Improvisation bleeding into caricature takes on celebrity figures is a lost art. It was all the rage in the sketch comedy days, but libel and loose interpretations of these stars are what stop the larger comic form. Adam Ray, caked in makeup and wearing a bald cap, is likely the funniest thing to come from those Kill Tony Clips and beyond. Podcast circuits feel inevitable for the survival of stand-up comics now, and few are doing anything fresh with them. An information overload affects the very ecology of comedy. But Adam Ray is Dr Phil: Unleashed, is a return to an older style of comedy. Not some nonsense about what comedy was or could be, the interpretations of what is and is not offensive are not the point here. This is a style of comedy that went the way of ventriloquism. It just needed the right spark.
That is what Ray gives. A spark to a sub-category of comedy which felt lowly by its end. His Dr. Phil impersonation feels so outlandish despite the already ambiguous and controversial life of Phil McGraw. Cameos from the most unlovable celebrities, from Jelly Roll to The Rock, opens this special. It is all to lead into a punchline which, more than anything, is an endorsement from the real Dr. Phil. Ray is phenomenal. Not just in the comedy but in the layers he brings to it. From an impersonation of Dr. Phil doing an impersonation of Nicolas Cage booking a table at a restaurant from the little “mmkay” to end every other sentence. These are the little flickers of work which separate an impression from an impersonation. But in extending a one-trick, clipped YouTube shorts character into a feature-length special, a difficulty arises.

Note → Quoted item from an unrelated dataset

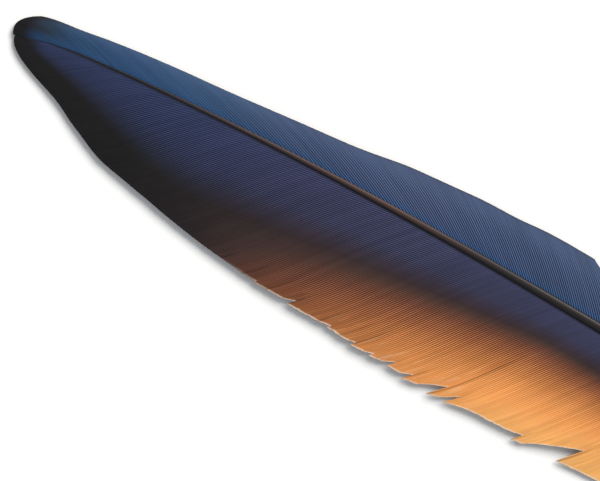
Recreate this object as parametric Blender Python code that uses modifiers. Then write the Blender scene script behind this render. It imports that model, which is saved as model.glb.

Can a caricature last for nearly an hour? Yes, because the little flourishes Ray continually gives his Dr. Phil character, leaning into the catchphrases of the real man, is a blurring of the fourth wall in a non-fictional setting. Where he does not quite break down the point of the real Dr. Phil show and all its controversies, he does settle into the playful hate of a crowd exceptionally well. It runs dry pretty fast but the sub-hour is the right format for this. McGraw is quite the funny man, and the fair game he seems to have accepted is being turned into a caricature. This acceptance adds a positive layer to the improvised bits and pieces, rambling they may be, a punchline comes through in inevitable form.
Fairly absent fun with Dr. Phil is what you get with Adam Ray is Dr. Phil: Unleashed. It is not as though Netflix is going to drag this one out – but perhaps a format closer to the usual show would work that much better. Pretty slim stuff follows and with Patton Oswalt trying his best to narrate a day in the life of Dr. Phil, the show comes apart. Much of Adam Ray is Dr. Phil: Unleashed feels more like a taster session, an advertisement for the episodes already available. A Star Wars quiz and a cheap bit of music to mark a theme before it, are all vaguely reasonable, light bits of entertainment which play up the pop culture of the times. It works, but not for long.